I never had another encounter with Andrew; but I never could teach him to knock. He would walk into my dressing-room, and coolly pick up my hare’s-foot, or my scissors, without vouchsafing me one poor word of explanation. If I ventured to ask “What are you doing?” he replied, “Master want,” and went out. I used to beg him to knock; but I don’t remember that he ever did knock. Nor did he ever beat a retreat, no matter in what state of deshabille he found me. Finally, we used to turn the key in the door, if I had an entire change to make. Then he would pound on the door and cry so loudly that the people in front heard—“Open, open; Master want your red paint.”

Andrew and I grew better friends. He used to bring me some little present every morning. Three or four flowers, or a basket of cocoanuts, or a spray of cinnamon.

He said one day to my nurse—“The master like the memsahib. I want please the master—I must please the memsahib. When the memsahib grow old and her teeth drop out, the master will sell her and buy a new wife.” We overheard this remark of Andrew’s. My husband was delighted, and to this day often holds the threat over my silvering head. But I grew to really like Andrew, he was so unmistakably fond of his master. I believe that he grew to really like me, for the same reason.

CHAPTER III

OUR DAY OUT

Three Grecian cities strove for Homer dead

Where Homer living begged his daily bread.
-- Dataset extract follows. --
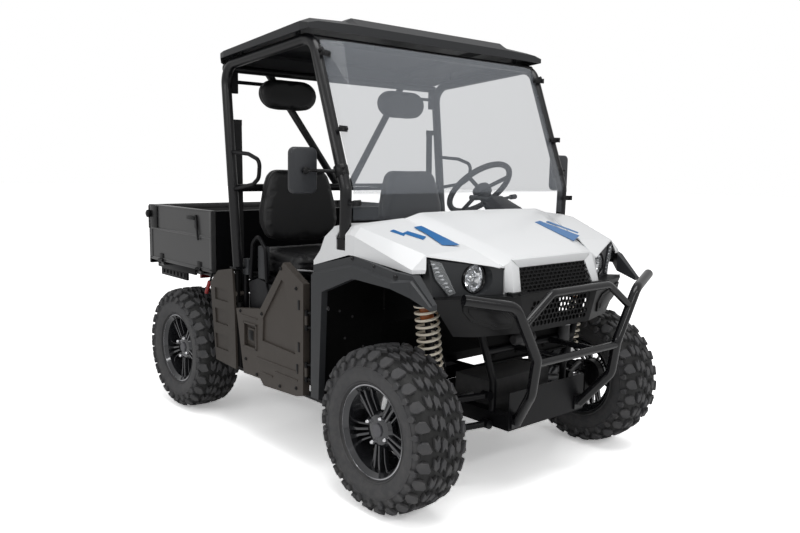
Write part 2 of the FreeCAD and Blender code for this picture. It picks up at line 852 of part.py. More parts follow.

And the locale of the Garden of Eden is claimed by at least three of the Eastern islands that we have visited. The island of Penang appealed the most seductively to my credulity; but before I saw Penang, I was convinced that Ceylon was in reality the site of the Garden of Eden. Colombo impressed me; Mount Lavinia convinced me.

Mount Lavinia is the Richmond of Colombo. The Mount Lavinia Hotel is the Star and Garter of Ceylon. But ’Arry and ’Arriet never go there. The demi-monde never goes there. The world and his wife don’t flock there. The European population of Colombo is so limited that it does not embrace either ’Arry or ’Arriet—it has no demi-monde, at least no palpable one; and the world and his wife are not numerous enough to flock. Mount Lavinia is a Paradise à deux. Nature is superlatively beautiful there. At the hotel there is an ideal chef.

For years we have had a habit of periodically escaping from every one and everything. Our life has been a busy one; it has been full of friction; but when the friction has threatened to make us forget each other a bit, we have usually managed to shake the dust of the high road from our tired feet, and to snatch a quiet breathing spell, alone, and together.